Following the Civil War, Akron officials renamed Flatiron Park as Union Park in the late 1860s. Its eastern tip pointed toward nearby South Union Street. According to Akron historian Samuel A. Lane, the park was “flanked on the west and north by handsome private residences, and on the southeasterly side by like structures.”
In 1885, contractors Wilheim & Schroeder broke ground on Akron High School, a four-story building with a 160-foot clock tower on Forge Street. When the city’s only high school opened in 1886, its top floors offered a splendid view of the park across the street.
As Lane put it somewhat awkwardly, the park was “most highly appreciated by both teachers, scholars and people.”
Union Park was especially known for its Sunday concerts. Some of Akron’s most famous musicians, including the Eighth Regiment Band and the Great Western Band, performed there regularly.
In April 1894, excavation began on a stone fountain 35 feet in diameter at the triangle’s center. A large crowd attended a patriotic concert at the fountain’s dedication that June.
“They were present from all parts of the city, both young and old, and remained there until the last number on the programme was rendered,” the Akron Beacon and Republican reported June 20, 1894.
“The jam around and near the fountain was almost suffocating and the entire park was filled to overflowing. A neat stand, decorated with flags and bunting, was erected in the center of the park. The new fountain, which is certainly a handsome one, was dedicated with fitting ceremonies.”

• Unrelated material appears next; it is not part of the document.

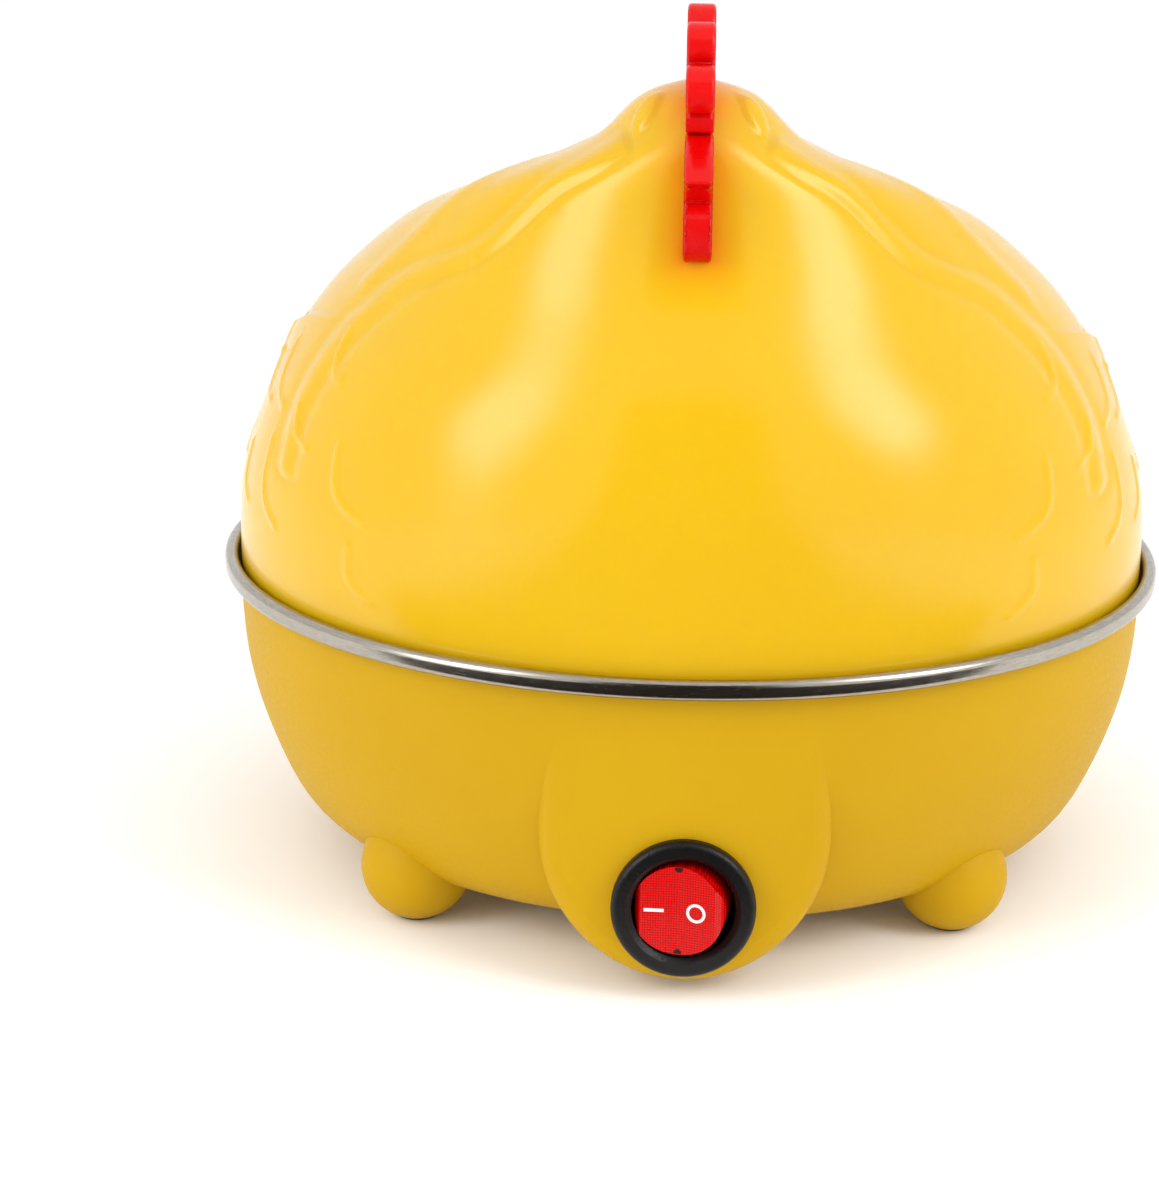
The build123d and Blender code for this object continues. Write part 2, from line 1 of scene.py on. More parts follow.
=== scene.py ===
"""Looks of the hen-shaped egg cooker: lid with its relief, finishes, light and camera. Metres, +Z up, front at -Y."""
import json
import math

import bpy
import numpy as np
from mathutils import Matrix, Vector


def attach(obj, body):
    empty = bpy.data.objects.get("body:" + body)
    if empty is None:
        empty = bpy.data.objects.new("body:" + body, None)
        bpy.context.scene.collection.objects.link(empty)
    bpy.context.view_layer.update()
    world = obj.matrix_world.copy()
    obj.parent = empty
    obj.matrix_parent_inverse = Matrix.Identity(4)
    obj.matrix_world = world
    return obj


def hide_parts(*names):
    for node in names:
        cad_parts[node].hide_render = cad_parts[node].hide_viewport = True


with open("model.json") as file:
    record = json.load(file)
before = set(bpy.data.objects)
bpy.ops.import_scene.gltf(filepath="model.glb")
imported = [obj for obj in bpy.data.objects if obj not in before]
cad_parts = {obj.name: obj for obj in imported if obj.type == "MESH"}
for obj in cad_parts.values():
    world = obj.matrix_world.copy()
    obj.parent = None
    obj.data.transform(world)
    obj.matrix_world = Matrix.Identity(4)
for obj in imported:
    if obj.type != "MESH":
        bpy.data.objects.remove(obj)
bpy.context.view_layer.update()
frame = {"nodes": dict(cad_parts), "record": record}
nodes = frame["nodes"]
MM = 0.001

# ------------------------------------------------------------------ shape helpers


def natural_spline(knots, values, at):
    """Natural cubic spline through rows of values, read at the given places."""
    knots = np.asarray(knots, float)
    values = np.asarray(values, float).reshape(len(knots), -1)
    n = len(knots)
    h = np.diff(knots)
    matrix = np.eye(n)
    right = np.zeros_like(values)
    for i in range(1, n - 1):
        matrix[i, i - 1:i + 2] = h[i - 1], 2 * (h[i - 1] + h[i]), h[i]
        right[i] = 6 * ((values[i + 1] - values[i]) / h[i] - (values[i] - values[i - 1]) / h[i - 1])
    bend = np.linalg.solve(matrix, right)
    k = np.clip(np.searchsorted(knots, at) - 1, 0, n - 2)
    a = ((knots[k + 1] - at) / h[k])[:, None]
    b = ((at - knots[k]) / h[k])[:, None]
    curve = (a ** 3 - a) * bend[k] + (b ** 3 - b) * bend[k + 1]
    return a * values[k] + b * values[k + 1] + curve * (h[k] ** 2 / 6)[:, None]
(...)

Neighborhood kids flocked to the park and sometimes became a little too boisterous. Akron officials responded to public complaints in 1900 after young boys “used bad language and injured the park” when police left for the day.
“They sailed kites and whooped and yelled in exciting style; they played ball, fought, swore vigorously, and led a life of unrestrained wildness; they would jump into the fountain and splash; what they wouldn’t do has not yet been reported,” the Akron Daily Democrat reported.
In 1903, citizens registered additional complaints about litter and other waste in Union Park “offending the eyes and perhaps the nose.” City officials pledged an immediate cleanup.
The Akron Women’s Council raised money in 1917 to install a drinking fountain at College and Mill streets. The iron-and-bronze fixture, which was built “not only for thirsty humans, but for birds and dogs and cats,” offered welcome refreshment at outdoor concerts.
A somber addition was a bronze, eagle-crested plaque that International Harvester dedicated about 1920 in memory of the 12 men from its Akron plant who died in World War I.
As Akron’s population surged, Union Park slowly lost its identity. Akron High School changed its name to Central High School when South High opened in 1911. The old building was renovated and expanded in the 1920s and 1930s to make room for more students.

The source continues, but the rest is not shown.